Thursday, June 6, 2013

Embracing a Resourceful Information Security Culture

Following the news, it’s difficult to escape a sense that the defense community is mired in a Sisyphean game of information security (INFOSEC) catch-up.  It seems that as soon as a policy is embraced by government agencies and their industry partners, new threats emerge and existing dangers increase in magnitude.  

Reminders are ubiquitous: June 3 saw the opening of Bradley Manning’s court martial.  Manning, an Army private first class, is accused having illegally downloaded and forwarded huge amounts of classified information to Wikileaks.  A week or so earlier, the Washington Post published a report indicating that Chinese hackers had successfully penetrated at least a dozen high profile American weapon systems, including those tasked with critical air defense, battlefield mobility and maritime dominance responsibilities.  The list could go on.

Fortunately, many of the community’s INFOSEC challenges are philosophical and fiscal rather than technical.  As such, they can be addressed by harnessing currently available resources, which, in an era that pits escalating requirements against sequestered budgets, is fortunate indeed.  The remainder of this article discusses four key improvement vectors that will enable the defense community – government and industry - to begin to address looming cyber and INFOSEC concerns, specifically: 
  • Acquisitions staffing reform;
  • Baked in INFOSEC;
  • Automated auditing and monitoring; and
  • The use of open source software.

Acquisitions Staffing Reform

Impeccably trained by organizations such as the Defense Acquisition University (DAU), the US Department of Defense (DoD) fields what is arguably the finest team of program managers and acquisition professionals in the world.  These people, who are ultimately coordinated by the Under Secretary of Defense for Acquisition, Technology and Logistics (AT&L) are extremely well versed the art of buying goods and services.  Assisting and advising the program managers are military and civilian experts who are charged with ensuring that the goods and services received are of best value and most use to the end users.
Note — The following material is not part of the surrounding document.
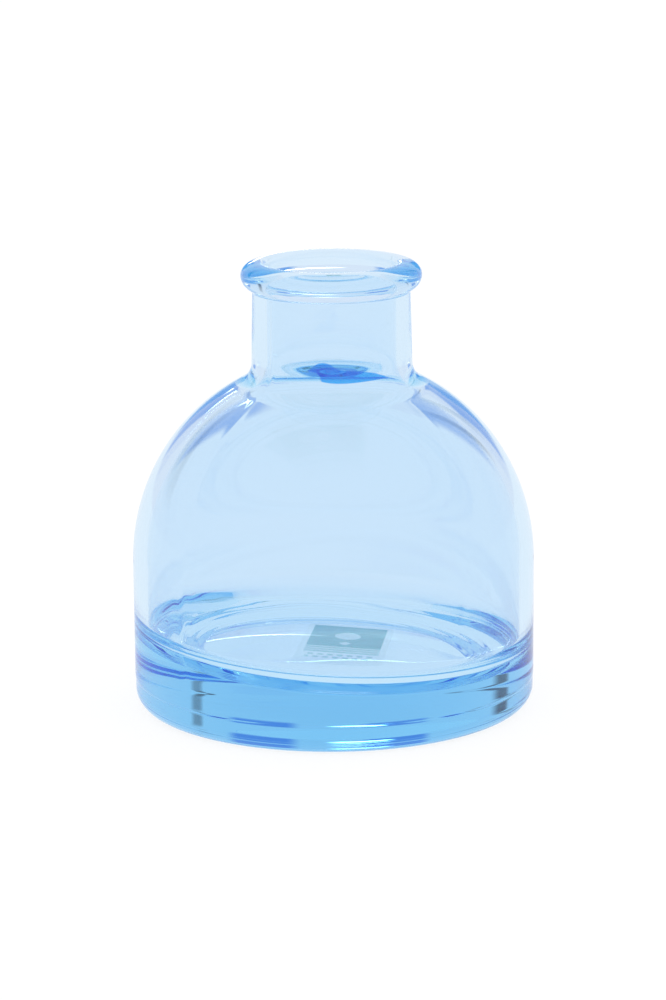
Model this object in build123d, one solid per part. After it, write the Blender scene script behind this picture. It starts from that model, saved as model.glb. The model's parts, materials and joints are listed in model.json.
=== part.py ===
"""A dome-shaped reed diffuser bottle of thick moulded glass, with a film label under its base.

Millimetres, +Z up. The origin is the centre of the ring that the bottle stands on.
"""

from build123d import *
import os

# Outside of the bottle, from the base up
BODY_RADIUS = 37.5
HEEL_ROUND = 3.4  # rounding from the standing ring to the side
SIDE_HEIGHT = 27.6  # where the straight side turns into the dome
DOME_RISE = 38.0  # half-height of the ellipse that the dome is a part of
NECK_FOOT_RADIUS = 14.9
NECK_TAPER = 0.3  # how much narrower the neck is at its top
NECK_LENGTH = 18.7  # from the foot of the neck to the lip's widest circle
SHOULDER_ROUND = 3.7  # hollow rounding between dome and neck

# Bead round the mouth
LIP_OVERHANG = 2.15  # how far the bead stands out from the top of the neck
LIP_RISE = 2.5  # from its widest circle to its top
LIP_DROP = 2.9  # from its widest circle down to its lower edge
CROWN_FLAT = 0.3  # level ring on top of the bead
MOUTH_ROUND = 1.2  # rounding from the level ring into the bore

# Inside of the bottle
NECK_WALL = 2.9  # glass at the foot of the neck
SIDE_WALL = 2.6
DOME_WALL = 3.6  # glass at the crown of the dome's ellipse
BORE_FOOT_ROUND = 9.0  # rounding where the bore opens into the dome
FLOOR_THICKNESS = 9.2
SLOPE_RUN = 10.0  # width of the slope between the flat floor and the side wall
SLOPE_RISE = 5.2  # height of that slope
CORNER_ROUND = 4.3  # rounding between the slope and the side wall

# Underside
STANDING_RING_WIDTH = 3.2  # flat ring that the bottle stands on
RECESS_DEPTH = 1.2
RECESS_SLOPE = 2.0  # width of the slope from the standing ring up to the recess

# Film label stuck in the recess, with its head close to the edge
LABEL_WIDTH = 17.0
LABEL_LENGTH = 28.0
LABEL_CORNER = 1.5
LABEL_THICKNESS = 0.12
LABEL_TURN = -7.0  # degrees about the bottle's axis
LABEL_EDGE_CLEARANCE = 1.5  # from the corners at its head to the slope

# Sizes that follow from those above
SHOULDER_HEIGHT = SIDE_HEIGHT + DOME_RISE * (1 - (NECK_FOOT_RADIUS / BODY_RADIUS) ** 2) ** 0.5
LIP_HEIGHT = SHOULDER_HEIGHT + NECK_LENGTH
TOP_HEIGHT = LIP_HEIGHT + LIP_RISE
NECK_TOP_RADIUS = NECK_FOOT_RADIUS - NECK_TAPER
BORE_RADIUS = NECK_FOOT_RADIUS - NECK_WALL
CROWN_RADIUS = BORE_RADIUS + MOUTH_ROUND + CROWN_FLAT
BEAD_RUN = NECK_TOP_RADIUS + LIP_OVERHANG - CROWN_RADIUS
HOLLOW_RADIUS = BODY_RADIUS - SIDE_WALL
HOLLOW_CROWN = DOME_RISE - DOME_WALL
RING_INNER_RADIUS = BODY_RADIUS - HEEL_ROUND - STANDING_RING_WIDTH
RECESS_RADIUS = RING_INNER_RADIUS - RECESS_SLOPE


def block(radius, low, high):
    """Rectangle of the half section, from the axis out to a radius."""
    return Pos(radius / 2, (low + high) / 2) * Rectangle(radius, high - low)


def quadrant(radius, height, run, rise):
    """Quarter of an ellipse in the half section, outside its centre; a negative rise points down."""
    centre = (radius, height)
    side = (radius + run, height)
    crown = (radius, height + rise)
    arc = Bezier(side, (radius + run, height + rise), crown, weights=(1, 0.5**0.5, 1))
    return make_face(Curve() + [Line(centre, side), arc, Line(crown, centre)])


def turned(section):
    """Solid of revolution of a half section drawn with x as radius and y as height."""
    return revolve(Plane.XZ * section, Axis.Z)


def ring_edge(solid, radius, height):
    """The circular edge of a solid of revolution that is nearest to a radius and height."""
    def miss(edge):
        return abs(edge.radius - radius) + abs(edge.center(CenterOf.GEOMETRY).Z - height)

    return min(solid.edges().filter_by(GeomType.CIRCLE), key=miss)


def outer_form():
    """Side, dome, neck and bead as if the bottle were solid."""
    side = block(BODY_RADIUS, 0, SIDE_HEIGHT)
    dome = quadrant(0, SIDE_HEIGHT, BODY_RADIUS, DOME_RISE)
    low, high = (0, SIDE_HEIGHT), (0, LIP_HEIGHT)
    foot, top = (NECK_FOOT_RADIUS, SHOULDER_HEIGHT), (NECK_TOP_RADIUS, LIP_HEIGHT)
    neck = make_face(Polyline(low, (NECK_FOOT_RADIUS, SIDE_HEIGHT), foot, top, high, close=True))
    bead = quadrant(CROWN_RADIUS, LIP_HEIGHT, BEAD_RUN, LIP_RISE)
    bead += quadrant(CROWN_RADIUS, LIP_HEIGHT, BEAD_RUN, -LIP_DROP)
    mouth = block(CROWN_RADIUS, LIP_HEIGHT, TOP_HEIGHT)
    form = turned(side + dome + neck + bead + mouth)
    form = fillet(ring_edge(form, NECK_FOOT_RADIUS, SHOULDER_HEIGHT), SHOULDER_ROUND)
    return fillet(ring_edge(form, BODY_RADIUS, 0), HEEL_ROUND)


def hollow_form():
    """The space inside: flat floor, the slope round it, side, dome and the bore through the neck."""
    low, high = (0, FLOOR_THICKNESS), (0, SIDE_HEIGHT)
    flat_rim = (HOLLOW_RADIUS - SLOPE_RUN, FLOOR_THICKNESS)
    side_foot = (HOLLOW_RADIUS, FLOOR_THICKNESS + SLOPE_RISE)
    body = make_face(Polyline(low, flat_rim, side_foot, (HOLLOW_RADIUS, SIDE_HEIGHT), high, close=True))
    dome = quadrant(0, SIDE_HEIGHT, HOLLOW_RADIUS, HOLLOW_CROWN)
    bore = block(BORE_RADIUS, SIDE_HEIGHT, TOP_HEIGHT)
    form = turned(body + dome + bore)
    form = fillet(ring_edge(form, *side_foot), CORNER_ROUND)
    bore_foot = SIDE_HEIGHT + HOLLOW_CROWN * (1 - (BORE_RADIUS / HOLLOW_RADIUS) ** 2) ** 0.5
    return fillet(ring_edge(form, BORE_RADIUS, bore_foot), BORE_FOOT_ROUND)


def glass_bottle():
    """The moulded bottle: one piece of glass with a recess under its thick base."""
    recess = Pos(0, 0, RECESS_DEPTH / 2) * Cone(RING_INNER_RADIUS, RECESS_RADIUS, RECESS_DEPTH)
    glass = outer_form() - hollow_form() - recess
    return fillet(ring_edge(glass, BORE_RADIUS, TOP_HEIGHT), MOUTH_ROUND)


def base_label():
    """Thin film label on the roof of the recess, read from below."""
    reach = ((RECESS_RADIUS - LABEL_EDGE_CLEARANCE) ** 2 - (LABEL_WIDTH / 2) ** 2) ** 0.5
    outline = RectangleRounded(LABEL_WIDTH, LABEL_LENGTH, LABEL_CORNER)
    film = extrude(outline, LABEL_THICKNESS)
    place = Pos(0, reach - LABEL_LENGTH / 2, RECESS_DEPTH - LABEL_THICKNESS)
    return Rot(0, 0, LABEL_TURN) * place * film


PIECES = {"glass_bottle": glass_bottle, "base_label": base_label}

os.makedirs("parts", exist_ok=True)
for name, make in PIECES.items():
    export_step(make(), f"parts/{name}.step")
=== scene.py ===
"""Looks of a pale blue reed diffuser bottle: moulded glass, and a printed film label under its base.

Metres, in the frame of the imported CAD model. The glass is lathed here at a fine pitch, because the light that
it bends shows every facet, and because real moulded glass is a little uneven inside.
"""

import json
import math
import bpy
from mathutils import Matrix, Vector


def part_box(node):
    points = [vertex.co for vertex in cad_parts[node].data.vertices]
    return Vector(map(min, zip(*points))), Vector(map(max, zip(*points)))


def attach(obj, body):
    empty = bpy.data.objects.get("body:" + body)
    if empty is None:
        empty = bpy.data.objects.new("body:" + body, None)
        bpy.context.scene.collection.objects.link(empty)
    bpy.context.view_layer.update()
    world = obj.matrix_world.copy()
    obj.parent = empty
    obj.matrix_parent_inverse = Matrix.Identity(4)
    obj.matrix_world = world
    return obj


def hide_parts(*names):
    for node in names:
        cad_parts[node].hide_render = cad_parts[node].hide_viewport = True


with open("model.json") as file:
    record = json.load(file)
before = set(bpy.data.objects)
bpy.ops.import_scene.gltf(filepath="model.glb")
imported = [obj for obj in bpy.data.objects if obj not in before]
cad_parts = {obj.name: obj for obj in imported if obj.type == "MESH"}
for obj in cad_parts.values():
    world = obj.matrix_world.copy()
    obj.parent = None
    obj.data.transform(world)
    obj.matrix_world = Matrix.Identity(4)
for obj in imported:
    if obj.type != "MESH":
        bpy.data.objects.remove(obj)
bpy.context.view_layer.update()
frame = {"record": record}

MM = 0.001
TURNS = 288  # steps round the lathe

# ---------------------------------------------------------------- sizes from the frame
LOW, HIGH = (Vector(corner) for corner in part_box("glass_bottle"))
MOUNTS = {mount["name"]: mount for mount in frame["record"]["mounts"]}
BODY_RADIUS = (HIGH.x - LOW.x) / 2
TOP = HIGH.z
BORE_RADIUS = MOUNTS["neck_bore"]["dims"]["r_mm"] * MM

# Shape of the outside, as in the CAD model
HEEL_ROUND = 3.4 * MM
SIDE_HEIGHT = 27.6 * MM
DOME_RISE = 38.0 * MM
NECK_FOOT_RADIUS = 14.9 * MM
NECK_TOP_RADIUS = 14.6 * MM
SHOULDER_ROUND = 3.7 * MM
LIP_OVERHANG = 2.15 * MM
LIP_RISE = 2.5 * MM
LIP_DROP = 2.9 * MM
CROWN_FLAT = 0.3 * MM
MOUTH_ROUND = 1.2 * MM
RING_INNER_RADIUS = 30.9 * MM
RECESS_RADIUS = 28.9 * MM
RECESS_DEPTH = 1.2 * MM
PARTING_HEIGHT = 5.4 * MM  # seam between the body mould and its base plate
PARTING_DEPTH = 0.1 * MM
PARTING_NOTCH = 0.35 * MM  # height of the step at that seam
RECESS_EDGE = 0.3 * MM  # half width of the softened edges of the recess
RECESS_SOFT_HIGH, RECESS_SOFT_LOW = 0.85, 0.15  # shares of its depth where those edges end

SEAM_TURN = 223.0  # degrees about the axis, on the left of the front
SEAM_WIDTH = 1.6  # degrees
SEAM_DEPTH = 0.05 * MM
SEAM_FOOT = (2 * MM, 5 * MM)  # the seam grows between these heights
SEAM_HEAD = (4 * MM, 3 * MM)  # and dies out between these distances below the lip

# Shape of the inside
SIDE_WALL = 2.6 * MM
DOME_WALL = 3.6 * MM
BORE_FOOT_ROUND = 9.0 * MM
FLOOR_THICKNESS = 9.2 * MM
SLOPE_RUN = 10.0 * MM
SLOPE_RISE = 4.8 * MM
CORNER_TANGENT = 2.6 * MM  # from the corner between slope and side to where its rounding starts
FLOOR_TILT = 0.066  # the floor is higher towards -X
KNEE_RADIUS = 29.8 * MM  # between a gentle slope round the floor and a steeper one up to the side
KNEE_RISE = 2.1 * MM
KNEE_TANGENT = 1.5 * MM  # from the knee to where its rounding starts
RIM_TANGENT = 0.6 * MM  # the same at the rim of the flat floor
RIPPLE = 0.035 * MM
RIPPLE_PITCH = 1.25 * MM
RIPPLE_FADE = 1 * MM  # either side of the floor's rim
RIPPLE_END = (29.5 * MM, 30.5 * MM)

LIP_RADIUS = NECK_TOP_RADIUS + LIP_OVERHANG
LIP_HEIGHT = TOP - LIP_RISE
CROWN_RADIUS = BORE_RADIUS + MOUTH_ROUND + CROWN_FLAT
HOLLOW_RADIUS = BODY_RADIUS - SIDE_WALL
HOLLOW_RISE = DOME_RISE - DOME_WALL
FLOOR_RADIUS = HOLLOW_RADIUS - SLOPE_RUN


# ---------------------------------------------------------------- small helpers
def mix(a, b, t):
    return a + (b - a) * t


def smooth(low, high, value):
    """0 below low, 1 above high and an even slope between them."""
    t = min(max((value - low) / (high - low), 0.0), 1.0)
    return t * t * (3 - 2 * t)


def line(start, end, steps):
    """Points from start up to but not including end."""
    return [(mix(start[0], end[0], i / steps), mix(start[1], end[1], i / steps)) for i in range(steps)]


def arc(centre, run, rise, start, end, steps):
    """Points along part of an ellipse between two angles in degrees, without the last."""
    points = []
    for i in range(steps):
        angle = math.radians(mix(start, end, i / steps))
        points.append((centre[0] + run * math.cos(angle), centre[1] + rise * math.sin(angle)))
    return points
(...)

Unfortunately, these advisers, while well versed in operational needs and utility are generally not technical experts with regard to software and computing technology, especially as it applies to cybersecurity or its constituent disciplines such as infrastructure security, application security (AppSec) or malware detection and remediation.  As a result, program offices are placed in the position of relying on the same engineers and developers who are paid to develop systems for technical advice.  The contractors, in turn, may have a conflict of interest between the roles of advisor and solutions provider.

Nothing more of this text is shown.